Tharp noted that Montgomery County educators across corporations have already implemented research-driven reading instruction, a process they began as they focused on methods to address dyslexia. The science includes identifying and naming each stage and testing the techniques that work best at that stage. It starts with phonemic awareness, which simply means helping students recognize and manipulate sounds within words. For example, helping a student know when the letter E makes the short ‘eh’ sound versus the long e ‘eeee’ sound or is silent. Or why c-h makes the ch sound, and so forth. When we learn the patterns of when an “e” makes different sounds, we can attack unfamiliar words, test out what works, by breaking a word into smaller parts, then putting it back together as a whole. 


The next stage, phonics and word recognition, looks at how those sounds work together to create words, like the “ee” between m and k or “ea” between m and t both make the same sounds. Phonics helps readers learn how individual sounds are dependent on the sounds around them. Helping students decode these relationships helps them determine which word they’re reading. If they’ve never heard the word, they can still sound it out, and with some related knowledge determine what it means as they hear it used. Word and sound recognition require adult intervention, Tharp noted. We might think it’s adorable when our kids says li-bary instead of lib-rary or pah-sgetti to spagh-etti, but we also need to help them hear the correct sounds


“Phonics and word recognition is really just teaching students to recognize and manipulate the sounds within words,” said Tharp. Strong readers know how to break a word into individual sounds, use what they know about dependencies, and figure out syllables, then put syllables together into words. “Once they understand the pattern, they can then transfer to other patterns.”

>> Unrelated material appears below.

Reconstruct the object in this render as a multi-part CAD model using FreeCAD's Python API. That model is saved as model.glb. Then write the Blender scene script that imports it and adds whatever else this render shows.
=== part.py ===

To help their readers, any parent can play a few games to improve students’ skills. Tharp suggested that parents can help at home with reading simple fun books in the evenings. Keep your fingers on the words as you read, showing kids left to right, “a basic ability that we need to ensure students know,” said Tharp. “Practice letting them read, pointing from one word to the next. Then have them read cereal boxes during breakfast. Play I Spy while you're traveling down the road. If your kids come home with a word list, try to have them find those words in the text around them.”

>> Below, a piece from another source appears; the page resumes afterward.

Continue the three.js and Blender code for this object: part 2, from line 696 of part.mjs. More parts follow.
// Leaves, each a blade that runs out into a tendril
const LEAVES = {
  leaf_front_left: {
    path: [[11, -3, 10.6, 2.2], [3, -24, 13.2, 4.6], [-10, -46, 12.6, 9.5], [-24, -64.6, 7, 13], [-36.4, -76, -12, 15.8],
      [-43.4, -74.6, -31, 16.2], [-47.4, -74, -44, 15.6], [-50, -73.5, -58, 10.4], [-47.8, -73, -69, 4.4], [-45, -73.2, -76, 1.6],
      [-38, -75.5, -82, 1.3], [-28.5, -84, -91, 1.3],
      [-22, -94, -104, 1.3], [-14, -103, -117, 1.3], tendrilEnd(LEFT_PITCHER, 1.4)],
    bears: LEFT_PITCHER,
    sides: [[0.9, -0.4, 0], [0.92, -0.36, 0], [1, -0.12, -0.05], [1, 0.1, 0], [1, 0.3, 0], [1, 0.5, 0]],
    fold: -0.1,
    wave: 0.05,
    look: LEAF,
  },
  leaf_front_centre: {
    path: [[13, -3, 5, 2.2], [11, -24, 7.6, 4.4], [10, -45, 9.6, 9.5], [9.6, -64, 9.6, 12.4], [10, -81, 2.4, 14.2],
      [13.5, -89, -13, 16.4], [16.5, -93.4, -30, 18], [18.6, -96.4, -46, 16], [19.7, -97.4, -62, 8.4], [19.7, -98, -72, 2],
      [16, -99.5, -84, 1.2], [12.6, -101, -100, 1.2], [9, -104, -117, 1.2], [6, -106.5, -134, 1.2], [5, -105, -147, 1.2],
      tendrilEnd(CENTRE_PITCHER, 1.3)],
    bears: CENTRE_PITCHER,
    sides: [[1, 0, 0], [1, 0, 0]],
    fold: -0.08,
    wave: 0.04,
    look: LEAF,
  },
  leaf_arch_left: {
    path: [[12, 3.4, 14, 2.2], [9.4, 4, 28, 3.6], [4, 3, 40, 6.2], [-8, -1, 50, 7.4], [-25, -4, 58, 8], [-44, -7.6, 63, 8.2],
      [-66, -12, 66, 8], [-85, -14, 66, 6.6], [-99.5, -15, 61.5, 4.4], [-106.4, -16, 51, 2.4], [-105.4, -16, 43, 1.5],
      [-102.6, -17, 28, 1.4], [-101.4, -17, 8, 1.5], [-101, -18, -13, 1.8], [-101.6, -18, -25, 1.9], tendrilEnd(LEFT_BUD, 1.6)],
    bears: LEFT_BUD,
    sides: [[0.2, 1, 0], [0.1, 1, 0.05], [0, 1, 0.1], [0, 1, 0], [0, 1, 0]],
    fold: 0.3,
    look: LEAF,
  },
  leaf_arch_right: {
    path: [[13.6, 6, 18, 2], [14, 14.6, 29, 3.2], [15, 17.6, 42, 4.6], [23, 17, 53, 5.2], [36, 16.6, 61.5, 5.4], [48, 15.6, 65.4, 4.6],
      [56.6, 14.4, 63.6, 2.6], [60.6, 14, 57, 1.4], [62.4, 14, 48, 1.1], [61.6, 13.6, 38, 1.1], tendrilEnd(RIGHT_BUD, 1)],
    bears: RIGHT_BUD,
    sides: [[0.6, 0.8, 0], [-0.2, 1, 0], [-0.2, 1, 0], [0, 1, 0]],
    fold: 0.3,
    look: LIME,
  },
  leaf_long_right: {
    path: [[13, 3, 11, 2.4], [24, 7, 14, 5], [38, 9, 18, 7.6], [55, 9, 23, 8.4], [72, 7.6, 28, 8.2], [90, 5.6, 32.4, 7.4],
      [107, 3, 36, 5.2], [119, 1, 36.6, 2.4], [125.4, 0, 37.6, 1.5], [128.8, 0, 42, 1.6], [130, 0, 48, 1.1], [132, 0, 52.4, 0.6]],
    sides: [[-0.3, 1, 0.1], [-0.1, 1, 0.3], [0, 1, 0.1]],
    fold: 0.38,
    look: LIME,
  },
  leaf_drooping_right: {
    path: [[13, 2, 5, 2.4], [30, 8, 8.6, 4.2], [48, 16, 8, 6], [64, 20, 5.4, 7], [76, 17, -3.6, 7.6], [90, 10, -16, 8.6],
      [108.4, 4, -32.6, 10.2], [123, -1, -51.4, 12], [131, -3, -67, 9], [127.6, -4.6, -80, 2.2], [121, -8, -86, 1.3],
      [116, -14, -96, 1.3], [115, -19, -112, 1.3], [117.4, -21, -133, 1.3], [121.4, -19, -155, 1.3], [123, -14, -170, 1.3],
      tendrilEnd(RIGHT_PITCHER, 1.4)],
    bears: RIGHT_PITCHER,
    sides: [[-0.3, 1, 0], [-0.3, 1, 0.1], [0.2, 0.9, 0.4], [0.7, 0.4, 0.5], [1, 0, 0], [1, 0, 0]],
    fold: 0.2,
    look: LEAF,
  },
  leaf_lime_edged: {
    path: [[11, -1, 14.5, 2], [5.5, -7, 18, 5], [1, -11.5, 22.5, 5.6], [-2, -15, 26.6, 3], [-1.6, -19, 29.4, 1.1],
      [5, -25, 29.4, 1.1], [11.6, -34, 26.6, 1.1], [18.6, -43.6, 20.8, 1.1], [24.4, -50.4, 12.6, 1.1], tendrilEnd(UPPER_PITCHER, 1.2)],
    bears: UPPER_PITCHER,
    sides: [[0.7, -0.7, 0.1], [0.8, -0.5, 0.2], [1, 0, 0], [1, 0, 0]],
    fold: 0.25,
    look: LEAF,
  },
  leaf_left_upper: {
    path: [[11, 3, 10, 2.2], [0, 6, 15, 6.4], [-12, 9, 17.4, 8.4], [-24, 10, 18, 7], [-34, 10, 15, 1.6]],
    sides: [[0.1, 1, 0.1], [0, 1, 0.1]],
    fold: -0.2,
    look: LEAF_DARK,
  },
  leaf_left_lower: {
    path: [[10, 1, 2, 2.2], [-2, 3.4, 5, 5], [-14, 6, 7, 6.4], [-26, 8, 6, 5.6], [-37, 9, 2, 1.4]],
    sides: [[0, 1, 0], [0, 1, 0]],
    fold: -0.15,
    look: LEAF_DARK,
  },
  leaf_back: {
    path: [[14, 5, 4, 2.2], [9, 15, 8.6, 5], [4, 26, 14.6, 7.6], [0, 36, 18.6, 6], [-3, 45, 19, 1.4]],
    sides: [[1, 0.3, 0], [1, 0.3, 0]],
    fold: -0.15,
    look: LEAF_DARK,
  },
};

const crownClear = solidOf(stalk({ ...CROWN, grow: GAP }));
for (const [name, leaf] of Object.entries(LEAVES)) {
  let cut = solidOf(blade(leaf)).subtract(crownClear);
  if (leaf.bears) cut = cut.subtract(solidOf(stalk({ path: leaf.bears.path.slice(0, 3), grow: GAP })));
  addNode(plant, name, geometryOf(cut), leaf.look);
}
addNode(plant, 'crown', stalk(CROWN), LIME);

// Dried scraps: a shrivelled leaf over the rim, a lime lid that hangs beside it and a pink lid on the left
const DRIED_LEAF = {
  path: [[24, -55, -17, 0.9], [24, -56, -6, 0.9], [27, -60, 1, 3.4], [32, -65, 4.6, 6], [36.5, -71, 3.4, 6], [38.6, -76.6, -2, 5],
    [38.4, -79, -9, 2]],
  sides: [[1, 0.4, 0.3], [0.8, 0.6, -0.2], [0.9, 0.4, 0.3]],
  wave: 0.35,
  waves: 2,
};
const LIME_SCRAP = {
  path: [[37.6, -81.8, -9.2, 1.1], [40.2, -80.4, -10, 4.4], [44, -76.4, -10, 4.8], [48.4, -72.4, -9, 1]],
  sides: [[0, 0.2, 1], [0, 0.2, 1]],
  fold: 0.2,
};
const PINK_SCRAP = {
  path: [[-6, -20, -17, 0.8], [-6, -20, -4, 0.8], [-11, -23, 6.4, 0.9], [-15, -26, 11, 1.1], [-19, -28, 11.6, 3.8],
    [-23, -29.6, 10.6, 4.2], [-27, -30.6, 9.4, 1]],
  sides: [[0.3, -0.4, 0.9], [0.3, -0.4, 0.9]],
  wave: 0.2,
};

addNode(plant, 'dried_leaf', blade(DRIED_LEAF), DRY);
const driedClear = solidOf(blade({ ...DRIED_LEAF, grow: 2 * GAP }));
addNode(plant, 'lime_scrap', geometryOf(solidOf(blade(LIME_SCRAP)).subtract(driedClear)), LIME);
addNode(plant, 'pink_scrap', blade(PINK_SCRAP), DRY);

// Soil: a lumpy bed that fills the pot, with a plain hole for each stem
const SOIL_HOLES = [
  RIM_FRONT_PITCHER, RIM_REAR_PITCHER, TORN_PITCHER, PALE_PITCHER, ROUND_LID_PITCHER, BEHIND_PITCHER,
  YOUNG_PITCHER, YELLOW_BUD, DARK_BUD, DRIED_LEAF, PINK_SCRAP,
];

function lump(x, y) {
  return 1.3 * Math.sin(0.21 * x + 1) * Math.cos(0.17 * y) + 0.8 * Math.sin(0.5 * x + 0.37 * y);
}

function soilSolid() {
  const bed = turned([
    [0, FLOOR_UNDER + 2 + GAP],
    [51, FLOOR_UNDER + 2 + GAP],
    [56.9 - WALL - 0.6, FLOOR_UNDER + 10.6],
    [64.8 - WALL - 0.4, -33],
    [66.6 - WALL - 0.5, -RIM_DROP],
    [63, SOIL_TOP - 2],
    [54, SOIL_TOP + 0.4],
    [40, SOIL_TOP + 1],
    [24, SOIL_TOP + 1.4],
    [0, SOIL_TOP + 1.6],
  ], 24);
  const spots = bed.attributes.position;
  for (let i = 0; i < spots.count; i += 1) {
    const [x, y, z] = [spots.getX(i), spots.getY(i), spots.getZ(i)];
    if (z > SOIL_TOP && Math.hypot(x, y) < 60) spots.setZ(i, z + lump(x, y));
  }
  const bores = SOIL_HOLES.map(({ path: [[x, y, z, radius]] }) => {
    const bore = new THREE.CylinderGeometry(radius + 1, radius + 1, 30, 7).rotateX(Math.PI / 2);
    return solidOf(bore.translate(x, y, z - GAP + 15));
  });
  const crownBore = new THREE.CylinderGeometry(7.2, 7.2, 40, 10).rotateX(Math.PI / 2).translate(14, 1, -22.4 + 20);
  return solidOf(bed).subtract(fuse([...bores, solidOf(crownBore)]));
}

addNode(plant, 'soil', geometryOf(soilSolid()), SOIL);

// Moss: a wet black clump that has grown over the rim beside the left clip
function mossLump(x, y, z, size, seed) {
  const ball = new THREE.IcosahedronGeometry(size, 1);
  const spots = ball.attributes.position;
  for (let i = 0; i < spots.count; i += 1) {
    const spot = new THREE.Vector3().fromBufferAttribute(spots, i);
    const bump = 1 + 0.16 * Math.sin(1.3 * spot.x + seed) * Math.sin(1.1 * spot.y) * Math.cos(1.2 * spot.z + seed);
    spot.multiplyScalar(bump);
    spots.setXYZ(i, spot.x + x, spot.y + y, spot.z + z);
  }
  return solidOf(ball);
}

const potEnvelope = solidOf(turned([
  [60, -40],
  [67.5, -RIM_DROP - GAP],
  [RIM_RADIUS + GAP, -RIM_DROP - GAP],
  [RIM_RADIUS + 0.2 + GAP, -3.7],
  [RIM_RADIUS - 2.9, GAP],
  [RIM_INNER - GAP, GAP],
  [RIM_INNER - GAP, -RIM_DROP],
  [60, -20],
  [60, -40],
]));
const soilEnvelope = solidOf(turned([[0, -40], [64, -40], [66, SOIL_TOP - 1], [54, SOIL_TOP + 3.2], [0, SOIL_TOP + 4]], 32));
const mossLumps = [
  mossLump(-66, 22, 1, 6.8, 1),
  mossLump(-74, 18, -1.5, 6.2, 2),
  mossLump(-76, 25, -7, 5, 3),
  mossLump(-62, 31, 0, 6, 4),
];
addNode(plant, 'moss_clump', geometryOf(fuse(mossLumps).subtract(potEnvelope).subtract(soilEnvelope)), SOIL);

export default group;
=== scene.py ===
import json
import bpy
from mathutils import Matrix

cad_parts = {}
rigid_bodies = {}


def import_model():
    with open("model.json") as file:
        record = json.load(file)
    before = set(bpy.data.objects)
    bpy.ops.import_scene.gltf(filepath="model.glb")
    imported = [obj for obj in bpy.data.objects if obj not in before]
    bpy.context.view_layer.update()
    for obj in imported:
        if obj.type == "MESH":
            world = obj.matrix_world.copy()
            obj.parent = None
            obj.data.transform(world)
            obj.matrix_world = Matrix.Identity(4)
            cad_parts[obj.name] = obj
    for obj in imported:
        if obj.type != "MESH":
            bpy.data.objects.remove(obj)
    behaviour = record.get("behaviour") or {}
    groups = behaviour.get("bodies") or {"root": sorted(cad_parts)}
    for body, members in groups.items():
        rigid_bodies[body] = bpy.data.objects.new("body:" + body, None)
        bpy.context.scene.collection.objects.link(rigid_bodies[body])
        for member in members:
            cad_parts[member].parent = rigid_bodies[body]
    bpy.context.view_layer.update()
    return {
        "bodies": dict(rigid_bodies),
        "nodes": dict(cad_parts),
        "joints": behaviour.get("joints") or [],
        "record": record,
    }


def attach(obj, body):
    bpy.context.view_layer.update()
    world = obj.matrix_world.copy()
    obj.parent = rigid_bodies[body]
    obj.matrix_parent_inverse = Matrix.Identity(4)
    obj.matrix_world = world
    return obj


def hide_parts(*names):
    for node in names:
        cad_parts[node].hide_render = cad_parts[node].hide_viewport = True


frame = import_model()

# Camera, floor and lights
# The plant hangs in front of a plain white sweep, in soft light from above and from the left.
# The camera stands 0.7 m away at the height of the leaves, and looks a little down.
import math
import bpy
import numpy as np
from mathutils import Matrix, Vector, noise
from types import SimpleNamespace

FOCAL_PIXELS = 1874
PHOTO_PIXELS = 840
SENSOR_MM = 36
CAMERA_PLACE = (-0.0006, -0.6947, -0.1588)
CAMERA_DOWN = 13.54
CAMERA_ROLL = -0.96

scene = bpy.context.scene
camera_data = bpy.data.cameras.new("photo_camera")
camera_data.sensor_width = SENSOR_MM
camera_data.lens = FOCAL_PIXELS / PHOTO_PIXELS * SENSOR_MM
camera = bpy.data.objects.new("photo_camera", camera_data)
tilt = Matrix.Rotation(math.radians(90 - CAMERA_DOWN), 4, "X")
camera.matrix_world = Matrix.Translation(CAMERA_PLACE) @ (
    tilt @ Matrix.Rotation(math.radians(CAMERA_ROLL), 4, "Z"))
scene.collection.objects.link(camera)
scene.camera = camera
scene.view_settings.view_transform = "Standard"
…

Once emerging readers can use what they know to tackle an unfamiliar word by its parts, they can develop word fluency. That’s where they recognize the word from seeing it so often, they no longer need to sound it out, part by part. Their next step is sentence fluency, where they can read word to word in a sentence and understand the sentence as a larger chunk, an idea. At first, this requires simple read-alouds that are re-read until students can read nice fluid sentences without a lot of breaks. At first, Tharp noted, they’re “not fixated on comprehension of understanding that sentence. They’re just being able to read that sentence without a lot of pauses and with a smooth expression.”  All of this takes practice and multi-sensory approaches, which Tharp said most districts are doing through structured literacy programs that increase fluency. 


Once kids can read passages smoothly, it leads to reading comprehension. To get there, teachers need to check each student’s oral reading fluency with a simple two-minute test that measures how many words a student can read correctly within two minutes. Teachers will monitor the growth trajectory of our students and use that to evaluate their effectiveness in reading instruction.

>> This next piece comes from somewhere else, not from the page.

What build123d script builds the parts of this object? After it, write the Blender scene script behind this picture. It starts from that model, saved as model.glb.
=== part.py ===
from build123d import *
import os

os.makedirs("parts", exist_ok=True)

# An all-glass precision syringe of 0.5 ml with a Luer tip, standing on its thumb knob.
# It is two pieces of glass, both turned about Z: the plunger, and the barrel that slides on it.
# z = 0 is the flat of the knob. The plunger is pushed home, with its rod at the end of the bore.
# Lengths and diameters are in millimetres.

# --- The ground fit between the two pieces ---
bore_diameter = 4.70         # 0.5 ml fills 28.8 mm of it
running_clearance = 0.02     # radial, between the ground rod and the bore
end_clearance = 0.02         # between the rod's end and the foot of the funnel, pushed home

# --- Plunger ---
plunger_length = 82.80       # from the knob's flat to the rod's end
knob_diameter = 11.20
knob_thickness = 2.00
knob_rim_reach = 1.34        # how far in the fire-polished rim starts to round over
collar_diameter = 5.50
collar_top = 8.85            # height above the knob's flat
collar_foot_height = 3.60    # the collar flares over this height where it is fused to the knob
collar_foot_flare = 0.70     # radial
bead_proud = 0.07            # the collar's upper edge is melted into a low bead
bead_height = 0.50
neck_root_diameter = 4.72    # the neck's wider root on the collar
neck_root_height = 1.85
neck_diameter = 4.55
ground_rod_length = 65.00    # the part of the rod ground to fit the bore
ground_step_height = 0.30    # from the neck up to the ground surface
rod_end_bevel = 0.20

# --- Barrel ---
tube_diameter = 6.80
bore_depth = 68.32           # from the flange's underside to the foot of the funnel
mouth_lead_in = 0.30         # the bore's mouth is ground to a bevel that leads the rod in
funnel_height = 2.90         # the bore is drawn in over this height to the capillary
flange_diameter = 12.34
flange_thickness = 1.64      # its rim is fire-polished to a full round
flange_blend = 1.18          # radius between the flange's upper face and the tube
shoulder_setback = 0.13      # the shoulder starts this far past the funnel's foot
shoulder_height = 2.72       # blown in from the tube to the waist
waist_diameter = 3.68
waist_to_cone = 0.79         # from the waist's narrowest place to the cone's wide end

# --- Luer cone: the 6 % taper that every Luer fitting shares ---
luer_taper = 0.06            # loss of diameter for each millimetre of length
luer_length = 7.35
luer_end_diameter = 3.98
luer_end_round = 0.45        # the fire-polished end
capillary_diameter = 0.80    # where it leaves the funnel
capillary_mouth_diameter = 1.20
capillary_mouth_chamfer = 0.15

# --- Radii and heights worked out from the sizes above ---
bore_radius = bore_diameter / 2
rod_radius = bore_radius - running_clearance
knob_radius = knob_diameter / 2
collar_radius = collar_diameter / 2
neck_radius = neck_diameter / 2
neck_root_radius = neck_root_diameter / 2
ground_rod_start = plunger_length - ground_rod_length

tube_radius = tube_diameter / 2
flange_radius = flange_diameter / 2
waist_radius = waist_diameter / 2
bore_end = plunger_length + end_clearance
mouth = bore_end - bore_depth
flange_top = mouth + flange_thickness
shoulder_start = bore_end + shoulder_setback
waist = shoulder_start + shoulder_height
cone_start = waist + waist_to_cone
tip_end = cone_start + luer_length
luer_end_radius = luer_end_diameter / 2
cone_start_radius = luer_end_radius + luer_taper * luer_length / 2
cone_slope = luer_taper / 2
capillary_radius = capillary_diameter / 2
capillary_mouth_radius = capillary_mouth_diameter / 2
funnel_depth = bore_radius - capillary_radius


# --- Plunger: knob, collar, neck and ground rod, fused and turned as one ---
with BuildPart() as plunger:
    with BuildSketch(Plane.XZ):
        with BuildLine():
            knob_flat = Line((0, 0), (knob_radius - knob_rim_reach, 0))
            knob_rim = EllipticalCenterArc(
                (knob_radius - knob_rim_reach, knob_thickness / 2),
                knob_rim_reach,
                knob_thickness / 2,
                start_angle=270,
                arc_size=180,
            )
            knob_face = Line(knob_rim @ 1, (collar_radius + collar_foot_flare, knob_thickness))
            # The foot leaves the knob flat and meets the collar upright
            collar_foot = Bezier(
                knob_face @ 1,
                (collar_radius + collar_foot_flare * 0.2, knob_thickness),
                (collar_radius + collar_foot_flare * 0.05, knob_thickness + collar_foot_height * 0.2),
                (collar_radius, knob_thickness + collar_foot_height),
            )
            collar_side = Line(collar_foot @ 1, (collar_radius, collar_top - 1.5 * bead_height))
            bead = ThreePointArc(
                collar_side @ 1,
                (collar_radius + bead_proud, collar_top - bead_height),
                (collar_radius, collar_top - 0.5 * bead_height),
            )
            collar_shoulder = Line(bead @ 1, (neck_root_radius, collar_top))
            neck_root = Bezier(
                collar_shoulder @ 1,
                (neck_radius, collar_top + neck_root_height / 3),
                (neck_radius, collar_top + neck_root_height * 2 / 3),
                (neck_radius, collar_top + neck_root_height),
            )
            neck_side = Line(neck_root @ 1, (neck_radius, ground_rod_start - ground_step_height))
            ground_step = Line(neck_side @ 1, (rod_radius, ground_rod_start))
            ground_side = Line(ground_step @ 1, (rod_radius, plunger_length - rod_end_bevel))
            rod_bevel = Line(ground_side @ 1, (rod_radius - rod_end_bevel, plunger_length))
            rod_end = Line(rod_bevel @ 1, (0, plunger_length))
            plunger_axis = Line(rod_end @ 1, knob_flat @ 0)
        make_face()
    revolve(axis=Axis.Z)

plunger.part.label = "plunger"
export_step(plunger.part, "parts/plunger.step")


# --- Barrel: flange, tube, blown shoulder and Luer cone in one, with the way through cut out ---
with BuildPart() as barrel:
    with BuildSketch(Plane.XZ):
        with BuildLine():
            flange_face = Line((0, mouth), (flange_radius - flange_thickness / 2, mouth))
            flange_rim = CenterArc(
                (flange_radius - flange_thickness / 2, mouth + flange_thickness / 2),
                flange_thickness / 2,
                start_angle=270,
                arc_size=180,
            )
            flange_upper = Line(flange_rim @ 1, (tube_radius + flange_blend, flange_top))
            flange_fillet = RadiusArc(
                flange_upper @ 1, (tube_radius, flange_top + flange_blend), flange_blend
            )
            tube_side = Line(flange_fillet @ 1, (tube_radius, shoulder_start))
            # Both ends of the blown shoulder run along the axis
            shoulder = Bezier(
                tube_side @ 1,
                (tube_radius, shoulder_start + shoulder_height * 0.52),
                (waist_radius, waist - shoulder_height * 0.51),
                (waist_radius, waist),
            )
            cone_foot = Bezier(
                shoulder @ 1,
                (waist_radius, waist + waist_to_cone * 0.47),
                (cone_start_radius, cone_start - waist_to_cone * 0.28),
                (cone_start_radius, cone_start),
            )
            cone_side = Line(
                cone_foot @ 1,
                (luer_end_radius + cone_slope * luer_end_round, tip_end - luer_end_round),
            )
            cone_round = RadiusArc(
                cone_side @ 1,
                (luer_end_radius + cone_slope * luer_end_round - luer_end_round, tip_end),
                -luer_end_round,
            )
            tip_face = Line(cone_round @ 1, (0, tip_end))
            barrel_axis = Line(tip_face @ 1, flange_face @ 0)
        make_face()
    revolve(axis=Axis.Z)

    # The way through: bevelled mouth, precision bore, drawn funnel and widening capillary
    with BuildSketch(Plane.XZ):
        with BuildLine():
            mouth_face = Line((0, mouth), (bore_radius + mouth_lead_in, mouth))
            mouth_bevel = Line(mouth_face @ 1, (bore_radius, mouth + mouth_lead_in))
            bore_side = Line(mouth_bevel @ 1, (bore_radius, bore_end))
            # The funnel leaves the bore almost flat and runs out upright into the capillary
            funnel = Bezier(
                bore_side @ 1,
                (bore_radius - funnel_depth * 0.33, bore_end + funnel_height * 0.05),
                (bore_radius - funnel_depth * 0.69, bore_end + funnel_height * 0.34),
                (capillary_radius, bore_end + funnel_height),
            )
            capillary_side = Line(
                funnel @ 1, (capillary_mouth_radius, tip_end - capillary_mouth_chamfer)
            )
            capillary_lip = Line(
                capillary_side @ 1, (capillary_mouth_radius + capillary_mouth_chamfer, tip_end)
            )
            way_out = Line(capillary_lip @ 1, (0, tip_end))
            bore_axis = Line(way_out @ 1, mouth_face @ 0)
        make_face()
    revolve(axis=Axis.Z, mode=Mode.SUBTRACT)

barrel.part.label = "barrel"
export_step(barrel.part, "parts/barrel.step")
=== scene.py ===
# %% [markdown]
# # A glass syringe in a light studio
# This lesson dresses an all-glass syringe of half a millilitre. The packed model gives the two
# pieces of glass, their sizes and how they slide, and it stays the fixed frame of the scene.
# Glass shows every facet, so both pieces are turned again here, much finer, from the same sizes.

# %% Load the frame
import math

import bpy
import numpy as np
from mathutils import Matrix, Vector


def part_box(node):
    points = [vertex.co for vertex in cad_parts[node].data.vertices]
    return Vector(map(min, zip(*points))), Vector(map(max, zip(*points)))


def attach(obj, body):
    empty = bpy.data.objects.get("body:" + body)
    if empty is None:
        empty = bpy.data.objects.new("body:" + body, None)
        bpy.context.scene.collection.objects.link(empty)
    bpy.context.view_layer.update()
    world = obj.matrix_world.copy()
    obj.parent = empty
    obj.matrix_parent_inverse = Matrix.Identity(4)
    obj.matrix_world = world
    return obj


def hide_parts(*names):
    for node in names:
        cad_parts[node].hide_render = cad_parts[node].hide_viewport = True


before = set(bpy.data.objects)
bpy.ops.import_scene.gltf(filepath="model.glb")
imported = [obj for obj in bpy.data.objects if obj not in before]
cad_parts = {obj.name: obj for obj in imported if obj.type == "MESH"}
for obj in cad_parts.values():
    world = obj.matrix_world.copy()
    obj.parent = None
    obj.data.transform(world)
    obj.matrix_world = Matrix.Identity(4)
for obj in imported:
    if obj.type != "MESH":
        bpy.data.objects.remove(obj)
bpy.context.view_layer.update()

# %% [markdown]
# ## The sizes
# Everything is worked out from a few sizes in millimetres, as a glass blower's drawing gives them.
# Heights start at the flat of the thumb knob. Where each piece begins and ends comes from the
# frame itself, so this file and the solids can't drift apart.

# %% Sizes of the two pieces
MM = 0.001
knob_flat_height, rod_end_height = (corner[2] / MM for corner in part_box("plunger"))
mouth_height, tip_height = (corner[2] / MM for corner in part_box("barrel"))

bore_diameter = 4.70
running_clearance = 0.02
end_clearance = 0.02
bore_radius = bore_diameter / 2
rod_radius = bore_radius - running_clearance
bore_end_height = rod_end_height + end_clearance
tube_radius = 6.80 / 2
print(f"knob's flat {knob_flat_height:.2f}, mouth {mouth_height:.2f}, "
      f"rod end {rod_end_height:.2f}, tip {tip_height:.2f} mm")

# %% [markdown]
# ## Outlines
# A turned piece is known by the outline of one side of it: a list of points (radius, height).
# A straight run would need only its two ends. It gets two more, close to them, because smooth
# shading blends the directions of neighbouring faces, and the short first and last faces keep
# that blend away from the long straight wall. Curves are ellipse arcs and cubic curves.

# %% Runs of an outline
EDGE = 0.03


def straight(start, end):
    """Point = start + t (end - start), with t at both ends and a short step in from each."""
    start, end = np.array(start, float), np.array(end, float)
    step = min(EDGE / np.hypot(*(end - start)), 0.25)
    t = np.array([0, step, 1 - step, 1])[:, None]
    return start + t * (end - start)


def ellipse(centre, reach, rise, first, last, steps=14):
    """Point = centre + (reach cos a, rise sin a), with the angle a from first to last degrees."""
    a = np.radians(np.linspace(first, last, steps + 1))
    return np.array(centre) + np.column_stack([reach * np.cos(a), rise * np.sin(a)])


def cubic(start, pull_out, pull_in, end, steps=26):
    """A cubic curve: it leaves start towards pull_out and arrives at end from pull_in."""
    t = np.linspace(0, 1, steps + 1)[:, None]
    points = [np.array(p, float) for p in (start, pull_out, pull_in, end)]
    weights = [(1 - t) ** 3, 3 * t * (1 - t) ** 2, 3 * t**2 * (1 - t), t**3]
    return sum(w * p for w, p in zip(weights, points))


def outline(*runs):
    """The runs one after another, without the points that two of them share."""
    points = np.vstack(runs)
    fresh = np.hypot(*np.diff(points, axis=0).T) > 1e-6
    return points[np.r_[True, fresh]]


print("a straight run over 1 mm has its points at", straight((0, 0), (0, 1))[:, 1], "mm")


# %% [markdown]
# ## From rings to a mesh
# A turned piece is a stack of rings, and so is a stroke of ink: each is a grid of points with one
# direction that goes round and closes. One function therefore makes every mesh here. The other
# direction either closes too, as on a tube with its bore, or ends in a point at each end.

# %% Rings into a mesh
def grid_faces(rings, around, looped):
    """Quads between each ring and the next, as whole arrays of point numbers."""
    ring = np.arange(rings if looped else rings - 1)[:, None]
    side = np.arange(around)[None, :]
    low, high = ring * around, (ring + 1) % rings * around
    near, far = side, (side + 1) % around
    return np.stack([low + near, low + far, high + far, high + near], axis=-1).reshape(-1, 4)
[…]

Finally, students will expand their vocabulary. “I love vocabulary because you can practice in everyday life with everyday things. Those basic conversations at the kitchen table you can quiz your kids on what they think that word means. If they use that big word, unpack it,” said Tharp. But even everyday words merit a conversation. “A word that I love to unpack all the time is good. When I hear someone say you did a good job, I ask them to define good for me. We tell students all the time to behave or be good, like, but what does that mean? You're going to have a lot of deep rich conversations because there are a lot of interpretations. But as you're building vocabulary, you’ll hear from young scholars with their impression or interpretation of vocabulary words, what it means to them,” Tharp said.


Reading and writing are two complex, multi-level skills. They improve with practice at home and in school.


“We would love for parents to get time in their busy schedules to just read with their kids and talk about what they've read with their kids,” said Tharp. He encourages parents and grandparents to ask questions and let the readers ask back. But also, “reading is best enriched by experiences. Anytime our students can make that text itself or self-to-text connection with what they're reading or what they're doing, such as from a trip to grandma and grandpa, visiting parks and libraries, or other places, then they can make that true real-life connection. That’s when comprehension just explodes.”


Tharp cited an older study from the 1980s, where lower-reading level and upper-reading level students had to take a quiz about baseball after reading about it. Because both groups had experienced baseball, they performed similarly on the reading comprehension quiz. Why did both groups score similarly when one group couldn’t read as well? They both had the background knowledge to improve their reading comprehension.


The hope that teachers can improve reading scores and empower students has everyone across the school districts “beyond excited” and “teaching like their hair’s on fire,” said Tharp. He believes teachers have more clarity and intrinsic motivation, realizing they can learn from, not feel shame about, what hasn’t worked. They’re more collaborative, planning and testing their instruction together. Part of that is reframing the idea of “failure.” Failure is part of learning anything new, from reading to how to help every single kid to learn to read. Fall down nine times, get up ten, as the saying goes. 


Tharp encourages parents to foster and protect their children’s curiosity, encourage them to take risks, let them fail and try again, and answer their questions with more questions.


Tharp, like the other panelists, loves reading. He recently finished reading Lawnboy by Gary Paulson with his 9-year-old son, which gave them an opportunity to discuss the economic terms and opportunities. He also re-read The Knowledge Gap by Natalie Wexler, a book about the science of reading.


The event, Teaching Literacy in Montgomery County, is sponsored by the LWVMC, the Montgomery County Community Foundation and the three school districts. Community members are invited to join the event which begins at 6 p.m. April 16 at Crawfordsville High School Commons.